R K RAI AND ANOR V G D CHAPMAN HC AK CIV-2010-404-002300  17 December 2010

[1]      On  8  September  2010,  I  made  orders  requiring  Gilbert  Dale  Chapman, former liquidator of East Tamaki Curry House Ltd (In Liquidation) to hand over to Mr Rea and Mr Sargison, the new liquidators of the company, all records relating to the liquidation of that company within five working days of the order being served on the respondent.  The Court file has an affidavit as to the service of the order on Mr Chapman on 16 September 2010.

[2]      Mr Chapman has sworn an affidavit explaining that on 21 September 2010, he took documents to the offices of the new liquidators.  In his affidavit he has listed those documents.  I will recite them:

[1]       All   bank    statements    of   East    Tamaki    Curry    House    Ltd   (In

Liquidation);

[2]       Chequebooks and deposit books;

[3]       Filed proof of debts and supporting documents;

[4]       All financial records which were limited at Atac Consultancy Ltd refused to hand them over;

[5]       Print-out of all accounts paid by the liquidator;

[6]       Management report reconciling all proofs of debt to pre and post- liquidation;

[7]       Copies of all emails between the liquidator and Ram Rai and other creditors;

[8]       Valuation of company vehicles;

[9]       Sale  and  purchase  agreements  for  the  company  and  settlement statement;

[10]     Copies of liquidator’s reports that were also filed on line.

[3]      Later, an application was made which was called before me on 10 October

2010.    In  that  application,  the  present  liquidators  sought  further  orders  against

Mr Chapman and also sought an order that Mr Chapman be fined for contempt for non-compliance with that earlier order.   In support of that application, one of the liquidators, Mr Sargison, swore an affidavit, in which he said that he had received the company records but he then said there was also missing documentation.  He was concerned that there were not records as to funds held by Mr Chapman, as liquidator.

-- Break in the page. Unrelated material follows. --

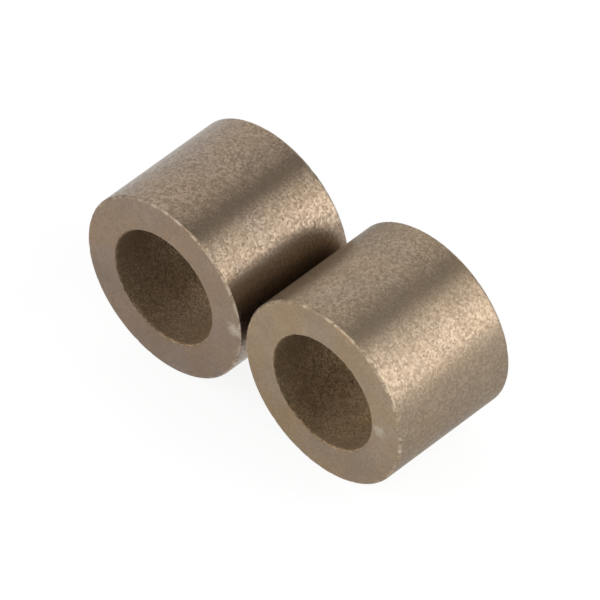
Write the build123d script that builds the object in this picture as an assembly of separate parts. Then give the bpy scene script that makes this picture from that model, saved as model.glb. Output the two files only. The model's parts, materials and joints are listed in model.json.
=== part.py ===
"""Two plain sleeve bushings of porous sintered bronze, lying side by side as a loose pair.

Frame, in millimetres: +Z up, the bores along Y with the front end faces towards -Y, and the pair side by side
along X. The origin is midway between the two, on the surface that they lie on.
"""

import os

from build123d import *

# Each bushing
bore_diameter = 10.0
outer_diameter = 16.0
bushing_length = 12.0
outer_edge_break = 0.15  # 45 degree chamfer round both ends of the outside, the lead into its housing
bore_edge_break = 0.1  # 45 degree chamfer round both mouths of the bore, the lead for its shaft

# How the two lie
neighbour_gap = 0.52  # free space between the two outsides at rest, enough for a sleeve with a 0.5 mm wall

same_radius = 0.001  # how closely an edge's radius has to match for it to be one of the rims asked for


def end_rims(sleeve, diameter):
    """The two circular edges of that diameter, one at each end of a sleeve that stands along Z."""
    rims = sleeve.edges().filter_by(GeomType.CIRCLE)
    return rims.filter_by(lambda rim: abs(rim.radius - diameter / 2) < same_radius)


def sleeve_bushing():
    """One bushing, standing along Z with its middle at the origin: a plain tube with its four rims broken."""
    sleeve = Cylinder(outer_diameter / 2, bushing_length) - Cylinder(bore_diameter / 2, bushing_length)
    sleeve = chamfer(end_rims(sleeve, outer_diameter), outer_edge_break)
    return chamfer(end_rims(sleeve, bore_diameter), bore_edge_break)


def lying_at(x):
    """One bushing laid on its side on the surface, with its bore along Y and its axis at that X."""
    return Pos(x, 0, outer_diameter / 2) * Rot(90, 0, 0) * sleeve_bushing()


axis_from_middle = (outer_diameter + neighbour_gap) / 2

nodes = {
    "left_bushing": lying_at(-axis_from_middle),
    "right_bushing": lying_at(axis_from_middle),
}

os.makedirs("parts", exist_ok=True)
for name, solid in nodes.items():
    export_step(solid, f"parts/{name}.step")
    print(name, "volume", round(solid.volume, 2), "mm3")
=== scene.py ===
"""Two loose sleeve bushings of sintered bronze, lying side by side on a white light table.

Each bushing is one closed mesh, swept round its bore by geometry nodes and roughened by its real grain. Its
outside, its bore and its end faces each have their own bronze finish, built from shared shader groups.
"""

import json
import logging
import math
from dataclasses import dataclass, field, replace
from enum import Enum
from typing import Any

import bpy
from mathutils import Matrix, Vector


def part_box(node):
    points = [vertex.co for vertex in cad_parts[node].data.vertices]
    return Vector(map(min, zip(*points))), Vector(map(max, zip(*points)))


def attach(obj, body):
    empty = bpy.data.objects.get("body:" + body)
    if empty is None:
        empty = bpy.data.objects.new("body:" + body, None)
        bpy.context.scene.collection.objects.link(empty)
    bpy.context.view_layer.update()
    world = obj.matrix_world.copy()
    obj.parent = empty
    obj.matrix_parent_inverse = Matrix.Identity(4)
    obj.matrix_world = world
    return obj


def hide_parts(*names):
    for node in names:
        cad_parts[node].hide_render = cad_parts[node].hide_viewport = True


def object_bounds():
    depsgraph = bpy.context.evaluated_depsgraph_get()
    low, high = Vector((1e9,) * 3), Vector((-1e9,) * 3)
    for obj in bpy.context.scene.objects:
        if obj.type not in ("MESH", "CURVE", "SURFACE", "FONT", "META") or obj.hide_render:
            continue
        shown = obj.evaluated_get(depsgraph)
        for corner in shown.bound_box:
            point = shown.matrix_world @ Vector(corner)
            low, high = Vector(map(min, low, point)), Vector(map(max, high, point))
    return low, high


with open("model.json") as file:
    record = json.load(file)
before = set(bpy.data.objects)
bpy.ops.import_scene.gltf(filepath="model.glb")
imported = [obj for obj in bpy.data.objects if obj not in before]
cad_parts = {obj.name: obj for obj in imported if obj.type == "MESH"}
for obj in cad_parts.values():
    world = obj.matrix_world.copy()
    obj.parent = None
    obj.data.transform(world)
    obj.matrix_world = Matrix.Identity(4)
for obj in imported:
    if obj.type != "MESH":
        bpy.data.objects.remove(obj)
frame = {"record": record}
CAD_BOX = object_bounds()

LOG = logging.getLogger("bushings")
MM = 0.001

Socket = bpy.types.NodeSocket
Colour = tuple[float, float, float]  # linear red, green and blue
Place = tuple[float, float, float]  # x, y and z, in metres where it is a point


class Side(Enum):
    """The two bushings of the pair, as the part names them."""

    LEFT = "left"
    RIGHT = "right"

    @property
    def node(self) -> str:
        """The name of this bushing's CAD node, which is its body's name too."""
        return f"{self.value}_bushing"


class Rim(Enum):
    """The two kinds of rim of a bushing, by the attribute that says how near a point is to one."""

    OUTER = "outer_rim"
    BORE = "bore_rim"


# ---------------------------------------------------------------------------------------------------------
# Node trees
# ---------------------------------------------------------------------------------------------------------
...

[4]      When the matter was called before me, Mr Chapman was not present in Court but his lawyer, Mr Swan, was.   In the absence of any evidence from Mr Chapman at that time, I made a finding based on what Mr Sargison set out in his affidavit that Mr Chapman had breached the order I had made in September.  I stood over the matter of penalty.   I later made orders under s 266 for Mr Chapman to attend Court to be examined, and that occurred on 1 December 2010. Mr Chapman duly  complied  with  that.     In  the  intervening  period,  he  handed  over  further documents to the liquidators.  The liquidators’ position today is that all they have got is as good as they are likely to get from Mr Chapman.

[5]      Ultimately, the order I made in September 2010 has been complied with and the issue before me today is that, although there was some initial partial compliance, it was not fulsome compliance.   The liquidators were put to trouble by having to make further applications to obtain information from Mr Chapman.  I do regard the documentation that was withheld as relevant because it related to the funds actually held by Mr Chapman and how he had disposed of the funds that he was holding. The omission of that from his initial delivery of documents to the liquidators is significant.   It is unfortunate that the liquidators have had to go to trouble with further applications and then carry out an examination of Mr Chapman before they received the full information they required.

[6]      This slow compliance, having to be chivvied along by other parties, reflects badly on Mr Chapman.  The orders made in September were clear enough.  He ought to have been in no doubt at all as to what was required.

[7]      I confirm my earlier finding that he was in contempt of Court.  In the light of the further information that has come to me, given by Mr Chapman’s own affidavit, and also from the subsequent affidavit sworn by Mr Sargison of 13 December 2010, I am satisfied that the documents handed over in September by Mr Chapman did not contain all the records.  There was, by 10 November 2010, a short delivery of the documentation that was held by Mr Chapman and relevant to the liquidation.

[8]      Mr Chapman has since redeemed himself to the extent of now handing over documents, but it has been done in response to enforcement action taken by the liquidators.     In  my  view,  Mr  Chapman’s  tardiness  does  deserve  punishment. Mr McAnally cited to me cases of Alice, who was fined $5000 for breaching a Court order as to the disclosure of information to his clients, which he was required not to do, where a fine of $5000 was imposed, and the Siemer case where there was a more flagrant of a Court order and a fine of $15,000 was imposed.

[9]      Taking those cases as guidance, I regard Mr Chapman’s conduct as far less culpable than those cases.  In this case, there was an attempt to comply.  Regrettably, he held back key documents of importance to the liquidators and the creditors.  To that extent, he is at fault and it is a fault that is serious enough to require some punishment, more than simply admonishment by the Court.  In my view, it would be met by a fine of $2000.

[10]     There is also the question of costs.  It is normal in cases of contempt that the person in contempt pay costs on an indemnity basis.  That is the standard practice. There is nothing here that suggests that an exception should be made for Mr Chapman. Accordingly, on the liquidators’ application for a fine, he is also to pay the liquidators’ fees on a solicitor/client basis.

[11]     I direct the liquidators’ lawyers to write to Mr Chapman’s lawyers setting out what the fees are.   If there any difficulties over the amount of costs, a memorandum can be filed.